The CDFW has reported 16 confirmed whale entanglements in state waters this year, four of which were linked to commercial Dungeness crab gear. In total, 24 whales have become entangled along the U.S. West Coast in 2023. Environmental nonprofit Oceana is pushing California to convert the fishery to using pop-up traps in order to prevent future entanglement issues.

“We support the decision by the CDFW that balances the financial considerations of fishermen while ensuring that whales off California can safely complete their seasonal migrations,” Oceana Pacific Policy and Communications Manager Ashley Blacow-Draeger said. “El Niño conditions are predicted this spring, which is likely to drive humpback whales closer to shore as they follow their prey – like anchovy – into shallower waters as the whales return to California from winter breeding grounds. This could force an early end to an already compressed fishing season as thousands of vertical fishing lines in the water impede whales from safely swimming and feeding. Pop-up gear can provide fishermen with additional financial opportunities in the spring by offering Californians crab caught in a way that is whale- and sea turtle-safe when waters may otherwise be closed to conventional crab traps.”

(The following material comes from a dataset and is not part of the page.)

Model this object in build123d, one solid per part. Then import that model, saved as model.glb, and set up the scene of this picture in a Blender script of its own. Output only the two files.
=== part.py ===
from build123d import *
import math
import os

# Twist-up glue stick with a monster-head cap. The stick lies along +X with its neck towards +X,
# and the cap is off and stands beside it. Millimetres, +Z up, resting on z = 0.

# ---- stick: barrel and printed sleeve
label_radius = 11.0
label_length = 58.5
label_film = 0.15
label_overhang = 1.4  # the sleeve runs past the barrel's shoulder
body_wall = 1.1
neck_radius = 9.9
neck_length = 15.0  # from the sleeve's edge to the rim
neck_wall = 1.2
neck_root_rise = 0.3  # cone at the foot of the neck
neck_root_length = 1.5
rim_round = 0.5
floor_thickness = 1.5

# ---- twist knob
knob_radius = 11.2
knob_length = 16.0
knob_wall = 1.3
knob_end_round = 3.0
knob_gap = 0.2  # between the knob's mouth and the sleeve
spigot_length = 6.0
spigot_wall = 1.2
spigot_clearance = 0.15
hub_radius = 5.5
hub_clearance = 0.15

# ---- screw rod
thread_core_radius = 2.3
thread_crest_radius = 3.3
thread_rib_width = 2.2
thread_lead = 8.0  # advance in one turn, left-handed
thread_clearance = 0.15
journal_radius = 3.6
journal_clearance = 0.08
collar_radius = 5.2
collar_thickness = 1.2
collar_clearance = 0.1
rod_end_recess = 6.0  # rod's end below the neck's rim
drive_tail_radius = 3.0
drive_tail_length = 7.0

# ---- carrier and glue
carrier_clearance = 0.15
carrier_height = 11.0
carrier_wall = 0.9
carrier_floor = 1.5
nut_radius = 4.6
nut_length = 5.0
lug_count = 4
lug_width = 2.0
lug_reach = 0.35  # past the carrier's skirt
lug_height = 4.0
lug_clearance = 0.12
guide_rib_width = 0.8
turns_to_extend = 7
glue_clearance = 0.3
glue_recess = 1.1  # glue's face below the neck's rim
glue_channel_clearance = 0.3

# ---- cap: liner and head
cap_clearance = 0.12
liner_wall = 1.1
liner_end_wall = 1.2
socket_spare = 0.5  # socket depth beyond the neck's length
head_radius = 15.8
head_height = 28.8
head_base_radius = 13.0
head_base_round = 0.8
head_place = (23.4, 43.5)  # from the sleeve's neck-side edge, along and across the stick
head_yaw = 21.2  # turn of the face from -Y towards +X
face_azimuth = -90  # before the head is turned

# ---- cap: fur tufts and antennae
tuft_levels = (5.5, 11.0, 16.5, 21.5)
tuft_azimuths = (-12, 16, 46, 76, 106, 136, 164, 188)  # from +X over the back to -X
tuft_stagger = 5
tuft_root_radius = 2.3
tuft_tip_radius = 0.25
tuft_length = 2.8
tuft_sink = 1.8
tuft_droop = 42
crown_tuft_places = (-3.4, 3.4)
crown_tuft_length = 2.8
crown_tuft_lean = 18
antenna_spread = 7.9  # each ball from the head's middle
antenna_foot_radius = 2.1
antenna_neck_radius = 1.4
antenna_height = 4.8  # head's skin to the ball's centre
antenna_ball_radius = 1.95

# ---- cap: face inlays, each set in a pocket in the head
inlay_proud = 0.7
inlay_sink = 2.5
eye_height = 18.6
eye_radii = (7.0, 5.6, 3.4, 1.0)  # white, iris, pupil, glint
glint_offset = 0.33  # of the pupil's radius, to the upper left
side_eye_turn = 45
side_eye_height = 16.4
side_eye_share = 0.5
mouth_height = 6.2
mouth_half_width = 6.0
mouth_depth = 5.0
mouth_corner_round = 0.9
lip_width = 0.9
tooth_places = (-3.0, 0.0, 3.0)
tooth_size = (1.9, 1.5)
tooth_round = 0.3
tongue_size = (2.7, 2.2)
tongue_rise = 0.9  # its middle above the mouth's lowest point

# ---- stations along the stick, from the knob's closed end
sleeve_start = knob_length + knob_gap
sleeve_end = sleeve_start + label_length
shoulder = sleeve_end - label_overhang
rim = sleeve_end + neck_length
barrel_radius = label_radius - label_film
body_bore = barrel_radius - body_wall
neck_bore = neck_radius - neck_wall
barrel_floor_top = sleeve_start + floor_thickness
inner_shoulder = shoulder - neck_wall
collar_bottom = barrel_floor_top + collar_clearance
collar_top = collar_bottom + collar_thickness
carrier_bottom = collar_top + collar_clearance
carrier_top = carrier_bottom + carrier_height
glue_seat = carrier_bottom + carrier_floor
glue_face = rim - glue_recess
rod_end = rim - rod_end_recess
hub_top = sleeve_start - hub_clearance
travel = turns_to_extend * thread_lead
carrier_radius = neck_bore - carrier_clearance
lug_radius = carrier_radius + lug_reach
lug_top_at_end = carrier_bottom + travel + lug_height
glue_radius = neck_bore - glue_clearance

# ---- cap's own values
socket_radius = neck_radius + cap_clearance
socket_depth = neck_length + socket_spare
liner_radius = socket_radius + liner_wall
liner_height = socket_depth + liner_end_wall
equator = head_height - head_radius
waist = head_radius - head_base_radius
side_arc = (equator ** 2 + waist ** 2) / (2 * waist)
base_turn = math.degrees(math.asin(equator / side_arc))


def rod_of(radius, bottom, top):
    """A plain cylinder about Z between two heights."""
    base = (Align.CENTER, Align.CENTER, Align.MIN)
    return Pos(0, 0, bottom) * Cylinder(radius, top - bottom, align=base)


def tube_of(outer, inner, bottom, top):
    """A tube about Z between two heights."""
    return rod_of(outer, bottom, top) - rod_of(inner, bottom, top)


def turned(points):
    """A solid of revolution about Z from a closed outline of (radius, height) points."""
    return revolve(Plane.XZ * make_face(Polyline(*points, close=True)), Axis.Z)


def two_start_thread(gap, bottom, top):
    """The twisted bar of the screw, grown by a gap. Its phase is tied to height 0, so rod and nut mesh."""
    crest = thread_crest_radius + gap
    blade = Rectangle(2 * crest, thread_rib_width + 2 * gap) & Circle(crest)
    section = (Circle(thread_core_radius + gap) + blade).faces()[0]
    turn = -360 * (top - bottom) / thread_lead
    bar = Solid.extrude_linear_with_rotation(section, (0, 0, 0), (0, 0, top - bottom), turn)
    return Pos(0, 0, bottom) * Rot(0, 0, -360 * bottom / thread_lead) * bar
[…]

A collaborative trial involving volunteer fishermen, enforcement officers, gear manufacturers, and fishery managers will begin in the spring of 2024, but in the meantime, the CDFW is planning to submit an Incidental Take Permit to the federal government that would allow for a small number of humpbacks to be unintentionally killed by commercial crabbing. This would only be allowed if the department can prove the deaths would have a negligible impact on the whale population as a whole, according to KQED.

However, Oceana said NOAA Fisheries is proposing upgrading the state’s commercial Dungeness crab fishery to a Category I fishery, meaning it has a high likelihood of seriously injuring or killing marine mammals. The federal agency is also considering including the Dungeness crab fishery in the scope of a “Take Reduction Team,” which would be charged with developing a plan to reduce serious entanglements as required by the Marine Mammal Protection Act.  

According to Oceana, humpback whales become enmeshed in California commercial Dungeness crab gear at a rate that exceeds a three-year average impact score as defined by California’s Risk Assessment Mitigation Program for the fishery, triggering necessary management action.  Additionally, due to commercial fishing, humpback whales on the U.S. West Coast are being killed at a rate of four times their “potential biological removal,” the legal threshold above which there are population-level impacts impeding recovery of the species, Oceana stated.

Elsewhere along the Pacific coast of North America, Alaska's Dungeness season ended in November and British Columbia's season is open year-round. More than 100 million pounds of Dungeness crab was landed in the combined fishery in 2023, up from 67.1 million pounds in 2022 and 56 million pounds in 2021.